The total number of pilgrims in 2013 that received the compostelas at the Pilgrims Office in Santiago were 215.880 pilgrims.
(The last holy year, 2010, the number was 272.412)
- Women: 98.008 (45,40%)
- Men: 117.872 (54,60%)
- On foot: 188.191 (87,17%)
- By bike: 26.646 (12,34%)
- By horse: 977 (0,45%)
- In a wheelchair: 66 (0,03%)
- Under 30: 61.114 (28,31%)
- 30 to 60: 121.305 (56,19%)
- Over 60: 33.461 (15,50%)
- Spain: 105.891 (49,05%)
- Germany 16.203 (14,73%)
- Italy 15.621 (14,20%)
- Portugal 10.698 (9,73%)
- USA 10.125 (9,21%)
- France: 8.305 (7,55%)
- Ireland: 5.012 (4,56%)
- UK: 4.207 (3,82%)Canada:
- Canada: 3.373 (3,07%)
What Camino was walked:
- Camino Frances: 151.761 (70,30%)
- Camino Portugues 29.550 (13,69%)
- Camino del Norte 13.393 (6,20%)
- Via de la Plata 9.016 (4,18%)
- Camino Primitivo 6.854 (3,17%)
- Camino Ingles 4.404 (2,04%)
- Muxia-Finisterre 454 (0,21%)
- Other Caminos 444 (0,21%)
- Sarria 52.063 (24,12%)
- S. Jean P. Port 26.569 (12,31%)
- León 10.739 (4,97%)
- O Cebreiro 10.722 (4,97%)
- Tui 9.394 (4,35%)
- Porto 8.859 (4,10%)
- Ponferrada 8.365 (3,87%)
- Roncesvalles 8.268 (3,83%)
- Astorga 6.053 (2,80%)
- Valença do Minho 4.380 (2,03%)
- Pamplona 4.321 (2,00%)
- Ferrol 4.286 (1,99%)
- Oviedo 4.156 (1,93%)
- Burgos 3.613 (1,67%)
- Irún 3.389 (1,57%)
- Le Puy 3.364 (1,56%)
- Ourense 3.221 (1,49%)
- Vilafranca 2.735 (1,27%)
- Sevilla 2.292 (1,06%)
- Triacastela 1.957 (0,91%)
- France 1.955 (0,91%)
- Lugo 1.704 (0,79%)
- Rest of Portugal 1.602 (0,74%)
Stats source: CaminoDeSantiago.me
As an addition, people are very friendly on the trail. You get to spend a lot of hours talking to random people you meet and walk with them for a while. All ages, cultures and races. Everyone has a story and it’s always interesting to hear. You’ll find friends (religious or not) and you’ll meet people you’ll never forget.

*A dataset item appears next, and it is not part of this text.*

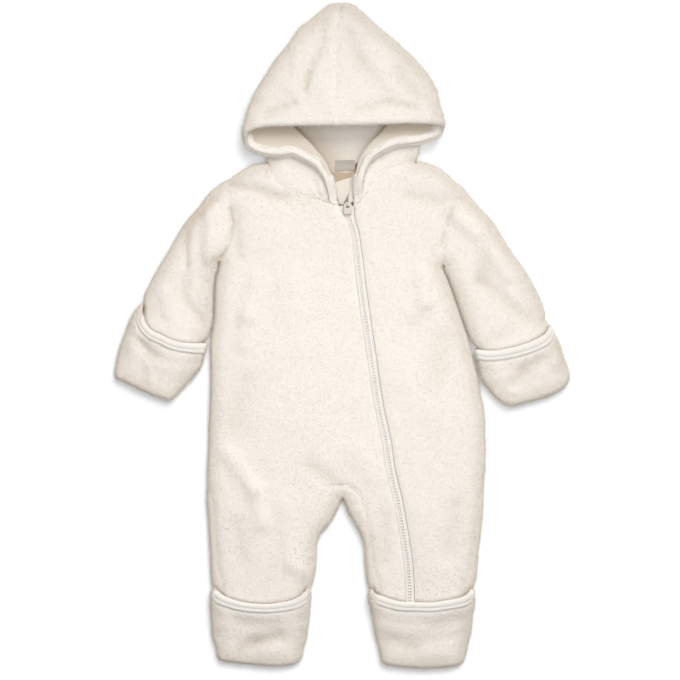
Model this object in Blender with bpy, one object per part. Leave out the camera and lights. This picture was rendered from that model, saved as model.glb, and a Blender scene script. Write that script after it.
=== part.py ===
"""A baby's pramsuit of thick wool fleece, laid flat on its back.

Plan: X to the right, Y from the feet to the hood's tip, Z up from the surface it lies on.
The tables are in millimetres, as measured on the laid-out garment; meshes are in metres.

The suit's cloth is drawn once, as a skin half-way through its thickness: an upper layer and a
lower layer that meet at folded edges. Each face of the skin belongs to a piece. Each piece is then
cut out of it, a little inside its seams, and given the cloth's thickness.
"""
import math

import bmesh
import bpy
import numpy as np

MM = 0.001
# ---------------------------------------------------------------- driving sizes, in millimetres
CLOTH = 3.6            # the fleece, nap included
SEAM = 0.3             # gap left between neighbouring pieces
CENTRE = (0.7, 0.64)   # the plan point that becomes the origin
CORNER_GAP = 0.25      # added to the seam's half gap at the neck's two shoulder corners
CORNER_REACH = 1.5
FLAT = 0.08            # points this near to the surface lie on it
EDGE = 3.0             # radius of a folded edge, at the middle of the cloth
DOME = 1.3             # how far the upper layer rises inside its edges
DOME_REACH = 28.0      # distance over which it does so
EDGE_STEPS = (0.9, 3.0)
NOTCH_STEPS = (2.5, 6.0)
LOWER = CLOTH / 2
MIDDLE = LOWER + EDGE

BINDING_WIDTH = 9.5
BINDING = 4.4          # thickness of the bound edge
HEM_WIDTH = 11.0       # the hood's turned hem
HEM_EXTRA = 2.4        # what the turned hem adds inside
TUCK = 33.0            # how far a sleeve's or leg's upper layer reaches into its mitt or bootie
LEG_FLAT = 17.0        # and how far it goes before it sinks
WRIST_FLAT = 11.0

# number of even steps along each run
SHOULDER_STEPS = 2
NECK_STEPS = 5
NECK_SIDE_STEPS = 3
ARM_STEPS = 6
SIDE_STEPS = 12
LEG_STEPS = 7
SLEEVE_STEPS = 7
CROWN_STEPS = 6
GUSSET_STEPS = 3
RIM_STEPS = 7
NAPE_STEPS = 2
HOOD_STEPS = 5
BAG_STEPS = 4

# ---------------------------------------------------------------- outlines, middle of the cloth
SHOULDER = {
    "left": [(-118, 164.5), (-97, 177.2), (-77, 182)],
    "right": [(120, 161.5), (100.5, 177.3), (77, 184)],
}
NECK_FRONT = {
    "left": [(-77, 182), (-74, 168), (-66, 158), (-48, 149.5), (-28, 144), (-3, 137.2)],
    "right": [(77, 184), (61, 178), (46, 171.5), (36, 162), (27, 150), (13.5, 137.2)],
}
NECK_BACK = {
    "left": [(-77, 182), (-44, 175), (-4, 172)],
    "right": [(77, 184), (45, 175), (-4, 172)],
}
ARMHOLE = {
    "left": [(-118, 164.5), (-117.5, 135), (-114, 117), (-118, 97), (-129, 80)],
    "right": [(120, 161.5), (116, 135), (109, 112), (105, 91), (107, 76)],
}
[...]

Even if you go alone, you’ll likely meet up with people and find that you walk at the same pace as a group. Days of walking with just your thoughts is a lot. You will learn a lot about yourself and people in general and the Camino is a catalyst for honesty — both to yourself and others.
In the end, I have only good things to say about the Camino.